Before a planned change to an existing record, it pays off to lower the TTL in advance. A day ahead, drop the TTL to, say, 300, wait until the old (longer) TTL has expired everywhere, make the change, and once verified, raise the TTL back to its operational value. The change then propagates within minutes instead of hours.

When migrating to a new IP address, keep the old server running alongside the new one for at least one original TTL, ideally longer. Part of the world will keep visiting the old address for a while, and it is better if they find something functional there.

When debugging, query the authoritative servers directly and bypass all caches: dig record.mydomain.com @ns.yourprovider.com. If the authoritative server returns the correct value, the change is published and the rest is just waiting for caches. If it does not, the problem is at the provider or in the zone. This single command reliably settles whose side the hiccup is on. You can check the propagation status at major resolvers by querying them directly (dig record.mydomain.com @8.8.8.8) or with one of the public propagation checking tools.

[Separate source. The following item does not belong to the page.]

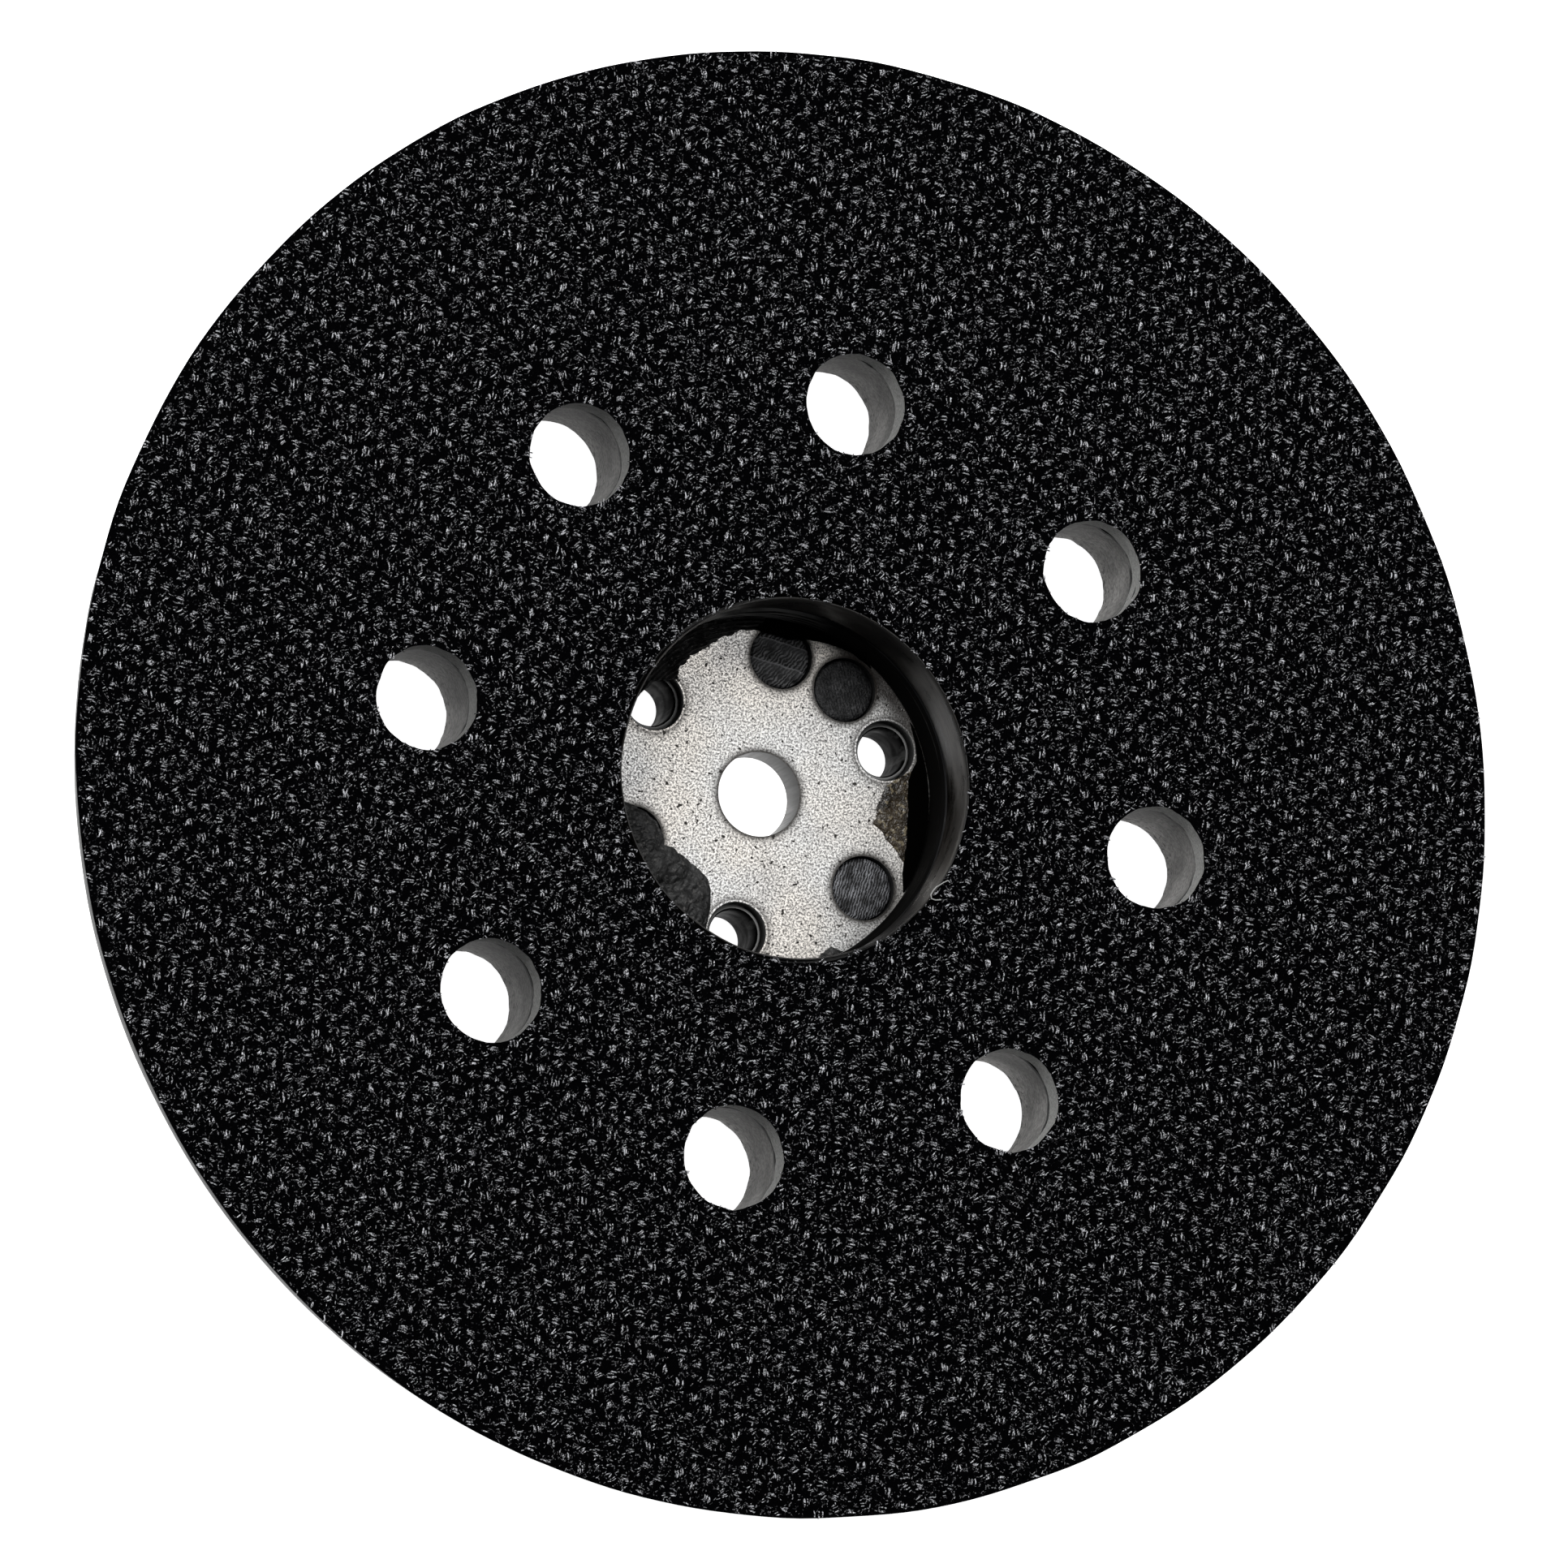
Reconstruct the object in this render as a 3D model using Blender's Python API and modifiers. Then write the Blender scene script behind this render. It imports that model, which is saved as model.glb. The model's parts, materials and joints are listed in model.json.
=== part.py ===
"""Backing pad of a 125 mm random-orbit sander: eight dust holes, hook face up, mounting hub down.

The origin is the centre of the hub's back face, +Z runs out of the hook face, and a dust hole lies on +X.
"""
import math

import bpy

# Driving dimensions, in metres
PAD_RADIUS = 0.0620
DUST_HOLES = 8
DUST_PITCH_RADIUS = 0.0325
DUST_RADIUS = 0.0045
RECESS_RADIUS = 0.0153  # clear radius of the well in the middle
BORE_RADIUS = 0.0036
SCREW_PITCH_RADIUS = 0.0120
SCREW_ANGLES = (30, 150, 270)
SCREW_HOLE_RADIUS = 0.0026
SCREW_CLEAR_RADIUS = 0.00205  # inside the sleeve, for an M4 screw
PLUG_ANGLES = (60, 90, 210, 240, 330)  # holes of the other screw patterns, filled
PLUG_HOLE_RADIUS = 0.00275

# Heights above the hub's back face
HOOK_TOP = 0.0164
HOOK_THICKNESS = 0.0013
BACKING_THICKNESS = 0.0011
PARTING_DEPTH = 0.0060  # the well's wall changes piece this far below the hook face
FOAM_BACK = 0.00635
PLATE_TOP = 0.0063
PLATE_THICKNESS = 0.0035
FLANGE_THICKNESS = 0.0020

# Parts that the other dimensions leave free
FOAM_BACK_RADIUS = 0.0568  # the rim tapers in towards the back
HUB_RADIUS = 0.0210
FLANGE_RADIUS = 0.0265
SPINDLE_POCKET_RADIUS = 0.0085
PLATE_RADIUS = 0.0170
COLLAR_WALL = 0.0021
SLEEVE_SINK = 0.0010  # below the plate's face
PLUG_SINK = 0.0003

GAP = 0.0003  # between neighbouring pieces
SLIP = 0.00015  # round a sleeve or a plug in its hole
BREAK = 0.0006  # broken edge on a moulding
OVERRUN = 0.0050  # how far a cutter sticks out of what it cuts

RIM_SEGMENTS = 72
HUB_SEGMENTS = 48
HOLE_SEGMENTS = 24
SMALL_SEGMENTS = 20

# Heights that follow from them
HOOK_UNDERSIDE = HOOK_TOP - HOOK_THICKNESS
BACKING_TOP = HOOK_UNDERSIDE - GAP
BACKING_UNDERSIDE = BACKING_TOP - BACKING_THICKNESS
FOAM_TOP = BACKING_UNDERSIDE - GAP
COLLAR_UNDERSIDE = HOOK_TOP - PARTING_DEPTH
BOSS_TOP = COLLAR_UNDERSIDE - GAP
BOSS_RADIUS = RECESS_RADIUS - 0.0002
WALL_RADIUS = RECESS_RADIUS + COLLAR_WALL
PLATE_UNDERSIDE = PLATE_TOP - PLATE_THICKNESS
FLANGE_TOP = FOAM_BACK + FLANGE_THICKNESS

COLOURS = {  # colour, roughness, metallic
    "hook_fabric": ((0.012, 0.012, 0.013), 0.85, 0.0),
    "backing": ((0.10, 0.10, 0.10), 0.90, 0.0),
    "foam": ((0.26, 0.26, 0.25), 0.80, 0.0),
    "moulding": ((0.010, 0.010, 0.011), 0.35, 0.0),
    "steel": ((0.60, 0.59, 0.57), 0.45, 1.0),
    "filler": ((0.030, 0.030, 0.032), 0.70, 0.0),
}


def clear_scene():
    for obj in list(bpy.data.objects):
        bpy.data.objects.remove(obj, do_unlink=True)


def new_collection(name, hidden=False):
    collection = bpy.data.collections.new(name)
    bpy.context.scene.collection.children.link(collection)
    collection.hide_render = hidden
    return collection


def finish(name):
    """The material of one finish, made once."""
    found = bpy.data.materials.get(name)
    if found:
        return found
    colour, roughness, metallic = COLOURS[name]
    material = bpy.data.materials.new(name)
    material.use_nodes = True
    shader = material.node_tree.nodes["Principled BSDF"]
    shader.inputs["Base Color"].default_value = (*colour, 1.0)
    shader.inputs["Roughness"].default_value = roughness
    shader.inputs["Metallic"].default_value = metallic
    return material


def own_finish(obj, name):
    """Each piece gets a copy of its finish, so that one piece can be changed alone."""
    material = finish(name).copy()
    material.name = f"{obj.name}_{name}"
    obj.data.materials.append(material)


def turned(name, profile, segments, colour):
    """A ring: the closed profile of (radius, height), down its outer side first, turned about Z."""
    mesh = bpy.data.meshes.new(name)
    points = [(radius, 0.0, height) for radius, height in profile]
    edges = [(i, (i + 1) % len(points)) for i in range(len(points))]
    mesh.from_pydata(points, edges, [])
    obj = bpy.data.objects.new(name, mesh)
    parts.objects.link(obj)
    screw = obj.modifiers.new("turn", "SCREW")
    screw.axis = "Z"
    screw.steps = segments
    screw.render_steps = segments
    screw.use_merge_vertices = True
    screw.merge_threshold = 0.00001
    own_finish(obj, colour)
    return obj


def flat_ring(name, outer, inner, top, underside, segments, colour):
    profile = [(outer, top), (outer, underside), (inner, underside), (inner, top)]
    return turned(name, profile, segments, colour)


def cylinder(name, radius, low, high, place, segments, collection):
    """An upright cylinder whose ends are at the two heights."""
    x, y = place
    bpy.ops.mesh.primitive_cylinder_add(
        vertices=segments, radius=radius, depth=high - low, location=(x, y, (low + high) / 2)
    )
    obj = bpy.context.object
    obj.name = name
    obj.data.name = name
    for old in list(obj.users_collection):
        old.objects.unlink(obj)
    collection.objects.link(obj)
    return obj


def on_circle(radius, degrees):
    turn = math.radians(degrees)
    return radius * math.cos(turn), radius * math.sin(turn)


def drills(name, radius, low, high, places, segments):
    """A hidden collection of cutters, one for each place."""
    collection = new_collection(name, hidden=True)
    for number, place in enumerate(places, start=1):
        cutter = cylinder(f"{name}_{number}", radius, low, high, place, segments, collection)
        cutter.hide_render = True
        cutter.display_type = "WIRE"
    return collection


def drill(obj, cutters):
    cut = obj.modifiers.new(cutters.name, "BOOLEAN")
    cut.operation = "DIFFERENCE"
    cut.operand_type = "COLLECTION"
    cut.collection = cutters
    cut.solver = "EXACT"


def soften_edges(obj, width, segments=2):
    bevel = obj.modifiers.new("broken edge", "BEVEL")
    bevel.width = width
    bevel.segments = segments
    bevel.limit_method = "ANGLE"
    bevel.angle_limit = math.radians(50)


def settle_meshes():
    """Every piece's modifiers become its mesh, with the round walls smooth and the corners sharp."""
    graph = bpy.context.evaluated_depsgraph_get()
    made = {obj: bpy.data.meshes.new_from_object(obj.evaluated_get(graph)) for obj in parts.objects}
    for obj, mesh in made.items():
        obj.modifiers.clear()
        obj.data = mesh
        mesh.name = obj.name
        mesh.shade_smooth()
        mesh.set_sharp_from_angle(angle=math.radians(35))


def hook_sheet(dust_drills):
    """The hooked fabric that grips the abrasive disc, with its edge over the well's collar."""
    sheet = flat_ring(
        "hook_sheet", PAD_RADIUS, RECESS_RADIUS + 0.0001,
        HOOK_TOP, HOOK_UNDERSIDE, RIM_SEGMENTS, "hook_fabric",
    )
    drill(sheet, dust_drills)


def hook_backing(dust_drills):
    """The layer that the fabric is laminated to before it is glued on the foam."""
    backing = flat_ring(
        "hook_backing", PAD_RADIUS - 0.0001, WALL_RADIUS + GAP,
        BACKING_TOP, BACKING_UNDERSIDE, RIM_SEGMENTS, "backing",
    )
    drill(backing, dust_drills)


def foam_cushion(dust_drills):
    """The moulded foam, thinner towards its rim, with a seat for the hub's flange in its back."""
    rim_land = 0.0008
    back_round = 0.0007
    profile = [
        (PAD_RADIUS - 0.0003, FOAM_TOP),
        (PAD_RADIUS - 0.0003, FOAM_TOP - rim_land),
        (FOAM_BACK_RADIUS, FOAM_BACK + back_round),
        (FOAM_BACK_RADIUS - back_round, FOAM_BACK),
        (FLANGE_RADIUS + GAP, FOAM_BACK),
        (FLANGE_RADIUS + GAP, FLANGE_TOP + GAP),
        (WALL_RADIUS + GAP, FLANGE_TOP + GAP),
        (WALL_RADIUS + GAP, FOAM_TOP),
    ]
    drill(turned("foam_cushion", profile, RIM_SEGMENTS, "foam"), dust_drills)


def recess_collar():
    """The upper part of the well's black wall."""
    flat_ring(
        "recess_collar", WALL_RADIUS, RECESS_RADIUS,
        BACKING_TOP, COLLAR_UNDERSIDE, HUB_SEGMENTS, "moulding",
    )


def drive_hub(screw_drills):
    """The stiff moulding that grips the steel plate and carries the face that the machine's spindle meets."""
    pocket_radius = PLATE_RADIUS + GAP
    profile = [
        (WALL_RADIUS, BOSS_TOP),
        (WALL_RADIUS, FLANGE_TOP),
        (FLANGE_RADIUS - BREAK, FLANGE_TOP),
        (FLANGE_RADIUS, FLANGE_TOP - BREAK),
        (FLANGE_RADIUS, FOAM_BACK),
        (HUB_RADIUS + BREAK, FOAM_BACK),
        (HUB_RADIUS, FOAM_BACK - BREAK),
        (HUB_RADIUS, BREAK),
        (HUB_RADIUS - BREAK, 0.0),
        (SPINDLE_POCKET_RADIUS + BREAK, 0.0),
        (SPINDLE_POCKET_RADIUS, BREAK),
        (SPINDLE_POCKET_RADIUS, PLATE_UNDERSIDE - GAP),
        (pocket_radius, PLATE_UNDERSIDE - GAP),
        (pocket_radius, PLATE_TOP + GAP),
        (BOSS_RADIUS, PLATE_TOP + GAP),
        (BOSS_RADIUS, BOSS_TOP),
    ]
    drill(turned("drive_hub", profile, HUB_SEGMENTS, "moulding"), screw_drills)


def centre_plate(screw_drills, plug_drills):
    """The steel plate that the screws pull against, trapped in the hub."""
    plate = flat_ring(
        "centre_plate", PLATE_RADIUS, BORE_RADIUS,
        PLATE_TOP, PLATE_UNDERSIDE, HUB_SEGMENTS, "steel",
    )
    drill(plate, screw_drills)
    drill(plate, plug_drills)


def screw_sleeves():
    """Black liners of the three screw holes, from the hub's back face to just below the plate's face."""
    top = PLATE_TOP - SLEEVE_SINK
    bores = drills(
        "sleeve_bores", SCREW_CLEAR_RADIUS, -OVERRUN, top + OVERRUN,
        [on_circle(SCREW_PITCH_RADIUS, angle) for angle in SCREW_ANGLES], SMALL_SEGMENTS,
    )
    for number, angle in enumerate(SCREW_ANGLES, start=1):
        sleeve = cylinder(
            f"screw_sleeve_{number}", SCREW_HOLE_RADIUS - SLIP, 0.0, top,
            on_circle(SCREW_PITCH_RADIUS, angle), SMALL_SEGMENTS, parts,
        )
        own_finish(sleeve, "moulding")
        drill(sleeve, bores)


def filler_plugs():
    """The plugs that close the holes of the screw patterns that this pad doesn't use."""
    for number, angle in enumerate(PLUG_ANGLES, start=1):
        plug = cylinder(
            f"filler_plug_{number}", PLUG_HOLE_RADIUS - SLIP, PLATE_UNDERSIDE, PLATE_TOP - PLUG_SINK,
            on_circle(SCREW_PITCH_RADIUS, angle), SMALL_SEGMENTS, parts,
        )
        own_finish(plug, "filler")
        soften_edges(plug, 0.00015, segments=1)


clear_scene()
parts = new_collection("sander_backing_pad")
dust = drills(
    "dust_holes", DUST_RADIUS, FOAM_BACK - OVERRUN, HOOK_TOP + OVERRUN,
    [on_circle(DUST_PITCH_RADIUS, 360 / DUST_HOLES * number) for number in range(DUST_HOLES)], HOLE_SEGMENTS,
)
screws = drills(
    "screw_holes", SCREW_HOLE_RADIUS, -OVERRUN, PLATE_TOP + OVERRUN,
    [on_circle(SCREW_PITCH_RADIUS, angle) for angle in SCREW_ANGLES], SMALL_SEGMENTS,
)
plugs = drills(
    "plug_holes", PLUG_HOLE_RADIUS, PLATE_UNDERSIDE - OVERRUN, PLATE_TOP + OVERRUN,
    [on_circle(SCREW_PITCH_RADIUS, angle) for angle in PLUG_ANGLES], SMALL_SEGMENTS,
)
hook_sheet(dust)
hook_backing(dust)
foam_cushion(dust)
recess_collar()
drive_hub(screws)
centre_plate(screws, plugs)
screw_sleeves()
filler_plugs()
settle_meshes()
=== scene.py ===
import json
import math

import bmesh
import bpy
import numpy as np
from mathutils import Matrix, Vector, noise


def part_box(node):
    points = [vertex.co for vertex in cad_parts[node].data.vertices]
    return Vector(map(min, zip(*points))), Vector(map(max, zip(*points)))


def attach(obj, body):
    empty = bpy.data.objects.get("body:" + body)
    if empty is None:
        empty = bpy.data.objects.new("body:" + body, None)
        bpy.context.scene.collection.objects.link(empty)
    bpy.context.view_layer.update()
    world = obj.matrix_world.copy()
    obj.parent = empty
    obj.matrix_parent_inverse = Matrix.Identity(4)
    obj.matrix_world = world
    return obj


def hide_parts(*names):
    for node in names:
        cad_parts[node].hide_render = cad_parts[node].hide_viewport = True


mm = 0.001
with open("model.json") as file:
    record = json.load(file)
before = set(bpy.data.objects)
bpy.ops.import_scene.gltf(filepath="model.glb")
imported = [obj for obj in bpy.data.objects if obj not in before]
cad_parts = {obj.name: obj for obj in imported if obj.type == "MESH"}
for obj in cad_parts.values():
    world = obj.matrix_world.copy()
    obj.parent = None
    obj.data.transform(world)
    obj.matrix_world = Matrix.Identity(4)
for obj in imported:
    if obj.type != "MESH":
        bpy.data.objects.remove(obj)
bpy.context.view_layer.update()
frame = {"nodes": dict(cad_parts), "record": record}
print("frame loaded:", len(frame["nodes"]), "nodes")


# what the frame says about the pad

# the node's inner radius, outer radius, low and high
def ringOf(node):
    mesh = frame["nodes"][node].data
    points = np.empty(len(mesh.vertices) * 3, np.float32)
    mesh.vertices.foreach_get("co", points)
    points = points.reshape(-1, 3)
    radii = np.hypot(points[:, 0], points[:, 1])
    return [float(v) for v in (radii.min(), radii.max(), points[:, 2].min(), points[:, 2].max())]


def centreOf(node):
    low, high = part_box(node)
    return Vector([(a + b) / 2 for a, b in zip(low, high)])


def openingCentre(opening):
    low, high = opening["box_m"]
    return Vector(((low[0] + high[0]) / 2, (low[1] + high[1]) / 2, 0))


sheetIn, padRadius, sheetLow, hookTop = ringOf("hook_sheet")
backingIn, backingOut, backingLow, backingHigh = ringOf("hook_backing")
foamIn, foamOut, foamLow, foamHigh = ringOf("foam_cushion")
collarIn, collarOut, collarLow = ringOf("recess_collar")[:3]
hubHigh = ringOf("drive_hub")[3]
boreRadius, plateOut, plateLow, plateHigh = ringOf("centre_plate")
openings = frame["record"]["physics"]["openings"]
dustHoles = [openingCentre(o) for o in openings if o["name"].startswith("dust")]
dustRadius = 4.5 * mm
dustPitch = dustHoles[0].length  # from the axis to each dust hole
screwHoles = [centreOf(f"screw_sleeve_{n}") for n in (1, 2, 3)]
screwRadius = 2.6 * mm
plugHoles = [centreOf(f"filler_plug_{n}") for n in (1, 2, 3, 4, 5)]
plugRadius = 2.75 * mm
bossIn = collarIn - 0.2 * mm  # the hub's wall stands a little inside the collar's


# short helpers for node trees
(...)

And one final, lesser known tip: watch out for the cache on your own device. Both the operating system and the browser keep their own small DNS caches on top of the resolver. When everything else checks out and only your computer stubbornly sees the old value, flushing the local cache helps, or simply a moment of patience.

Summary

TTL determines how long resolvers may remember an answer, and therefore how quickly changes propagate. A modification of an existing record takes effect within roughly the TTL, so within a few minutes at the default 300 seconds. A new record is trickier: if anyone queried the name before it was created, the resolver holds the “does not exist” answer according to the zone’s negative TTL, typically up to an hour from the first query. A DNS provider only controls publication on its own servers and the TTL settings; nobody controls the caches scattered around the world. The best defense is knowing the right order: create first, test after.